If the CT opening is much bigger than the conductor, position the conductor in the center in the CT opening. If that is not possible, try to position the conductor in the bottom of the ‘U’ shaped half of the CT, away from the opening end where there is magnetic flux leakage.

and from a really good paper at https://www.gegridsolutions.com/smartgrid/Mar07/article4.pdf (ahhhh , good old GE i sure hate to see them go)

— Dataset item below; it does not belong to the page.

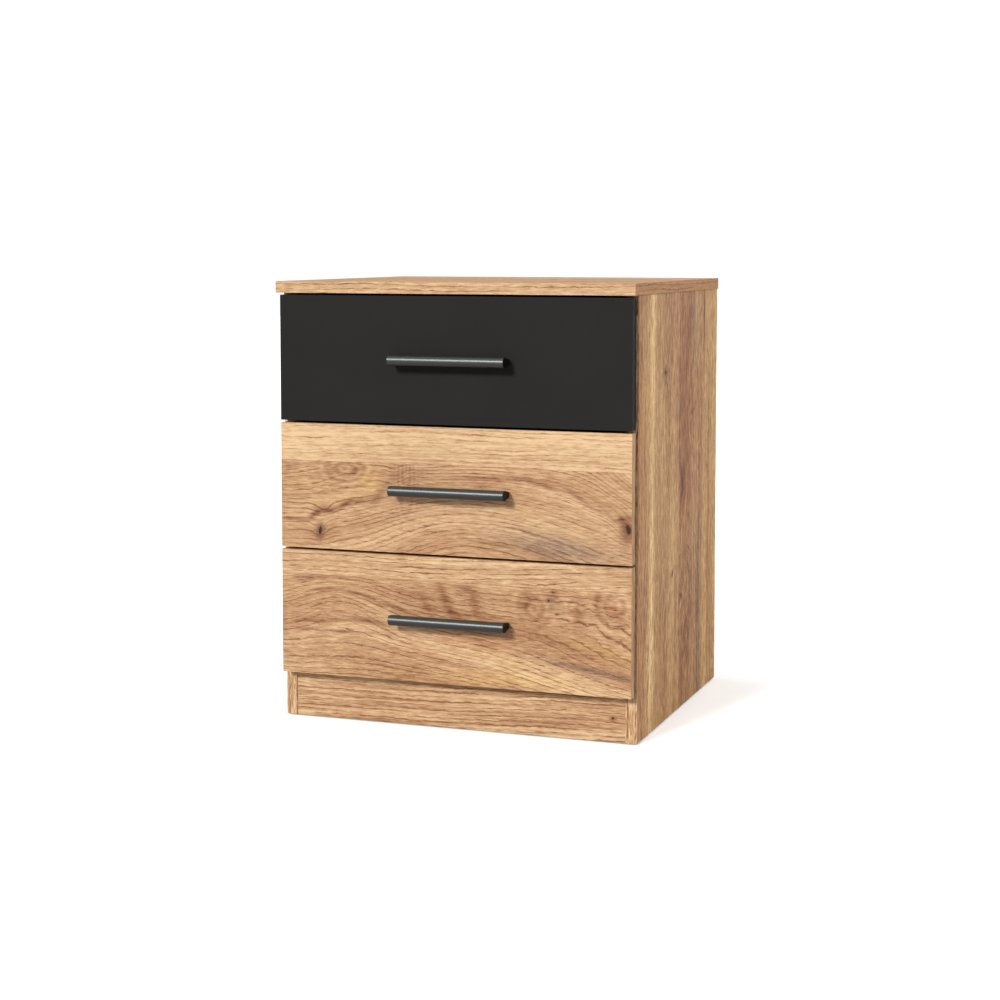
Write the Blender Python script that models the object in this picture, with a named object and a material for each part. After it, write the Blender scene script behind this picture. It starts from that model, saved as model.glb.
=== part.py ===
"""Bedside cabinet with three drawers on roller runners, in metres, +Z up, drawer fronts facing -Y.

The world origin is at floor level, in the middle of the cabinet's overall width and depth, handles
included. Two kinds of frame hang from it. The cabinet frame has x = 0 on the centre line, y = 0 at
the front edges of the side panels and z = 0 on the floor. Each drawer frame has its origin at the
middle of the lower rear edge of that drawer's front, and slides along -Y.
"""

from math import pi, sqrt

import bmesh
import bpy

# Boards
BOARD = 0.016  # carcass and front boards
DRAWER_BOARD = 0.012  # drawer sides and back
THIN_BOARD = 0.003  # hardboard of the back and of the drawer bottoms
FIT_GAP = 0.0003  # left between pieces that touch
GROOVE_PLAY = 0.0006  # how much wider a groove is than its thin board
GROOVE_DEPTH = 0.006

# Carcass
HEIGHT = 0.618
TOP_WIDTH = 0.520
TOP_DEPTH = 0.460
TOP_SIDE_OVERHANG = 0.0015
TOP_FRONT_OVERHANG = 0.023
PLINTH_HEIGHT = 0.070
PLINTH_SETBACK = 0.0008
REAR_PLINTH_SETBACK = 0.030  # in front of the hardboard back
BACK_INSET = 0.012  # from the rear edges of the sides to their groove
BACK_LIFT = 0.020  # bare strip under the hardboard back

# Glides under the side panels
GLIDE_HEIGHT = 0.0015
GLIDE_RADIUS = 0.007
GLIDE_CHAMFER = 0.0005
GLIDE_INSET = 0.030  # from the front and rear edges of a side panel
NAIL_RADIUS = 0.001
NAIL_LENGTH = 0.010

# Drawer fronts
FRONT_TOP_GAP = 0.003
FRONT_GAP = 0.0035  # between two fronts
FRONT_SIDE_INSET = 0.003
FRONT_CLEARANCE = 0.0027  # between a front and the side panels' edges
PLINTH_OVERLAP = 0.003  # how far the lowest front covers the plinth

# Drawer boxes
BOX_LIFT = 0.030  # above the lower edge of the front
BOX_DROP = 0.025  # below the upper edge of the front
BOTTOM_LIFT = 0.010  # from the lower edge of the box to the groove

# Roller runners
RUNNER_SPACE = 0.0125  # between a side panel and the drawer box
RUNNER_STEP = 0.050  # lengths that runners come in
RUNNER_SETBACK = 0.003
RUNNER_OVERLAP = 0.100  # what stays inside at full extension
SHEET = 0.001
ROLLER_RADIUS = 0.010
ROLLER_BORE = 0.0028
ROLLER_START = 0.0023  # inner edge of the rollers' lane, measured from the side panel
ROLLER_PLAY = 0.0006  # between a roller and the lip of its track
ROLLER_INSET = 0.011  # roller axis from the end of its profile
FRONT_ROLLER_INSET = 0.019
FRONT_ROLLER_RISE = 0.001  # cabinet roller above the drawer roller
AXIS_LIFT = 0.009  # drawer roller axis above the lower edge of the box
WEB_PLAY = 0.001  # between the cabinet profile's track and the drawer profile's web
TRACK_LIP = 0.002
GUARD_WIDTH = 0.0044  # upper flange of the cabinet profile
GUARD_PLAY = 0.0006
RAIL_PLAY = 0.0008  # between that flange and the upper flange of the drawer profile
HOOK_WIDTH = 0.010  # flange under the drawer side
STOP_DROP = 0.0036
STOP_LENGTH = 0.002
AXLE_RADIUS = 0.0025
AXLE_COLLAR_RADIUS = 0.004
AXLE_HEAD_RADIUS = 0.0038
AXLE_HEAD = 0.0006
THIN_AXLE_HEAD = 0.0003  # beside the cabinet profile

# Handles
HANDLE_HOLES = 0.160  # between the two screws
HANDLE_PROJECTION = 0.026
HANDLE_HEIGHT = 0.014
HANDLE_DEPTH = 0.009
LEG_WIDTH = 0.008
LEG_HEIGHT = 0.008  # at the foot
HANDLE_ROUNDING = 0.0065  # of the bar's two front edges
SCREW_RADIUS = 0.002
SCREW_HOLE_PLAY = 0.0005
SCREW_GRIP = 0.008  # in the handle
SCREW_HEAD_RADIUS = 0.0042
SCREW_HEAD = 0.0024
SCREW_SLOT = 0.0012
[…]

4. Localized CT Saturation
Situations that result in localized CT core saturation can be divided into two categories: Lack of concentricity of fields that should couple to the CT core and the presence of fields that are in proximity to the CT that should not couple. Concentricity problems result when the primary current carrying conductors are not centered in the CT window, or the CT window is irregular in shape. It is common to use bus conductors that are rectangular in shape, which inherently brings the edge of the bus closer to one side of the CT, but more serious problems result when, out of convenience, the CT is allowed to rest on the face or the edge of a bus bar. It is also common to use more than one cable to carry current, and installers are usually content to simply verify that all conductors pass successfully through the CT window. In situations where differential current is to be measured, as in the case of ground fault detection, users often fail to group conductors to cancel magnetic fields that should not couple to the CT core. Finally, and probably the most detrimental situation, is the practice of abruptly turning the primary conductor that passes through a window CT. For example, it is common practice to mount CTs on low voltage bus bars and slide them back against a 90° turn within power handling distribution equipment.

old jim

 

[jim hardy]

Problem solved! Thanks everyone!

Thanks @knightsof3 for letting us know.

And - congratulations !
We all enjoy hearing of somebody's victory.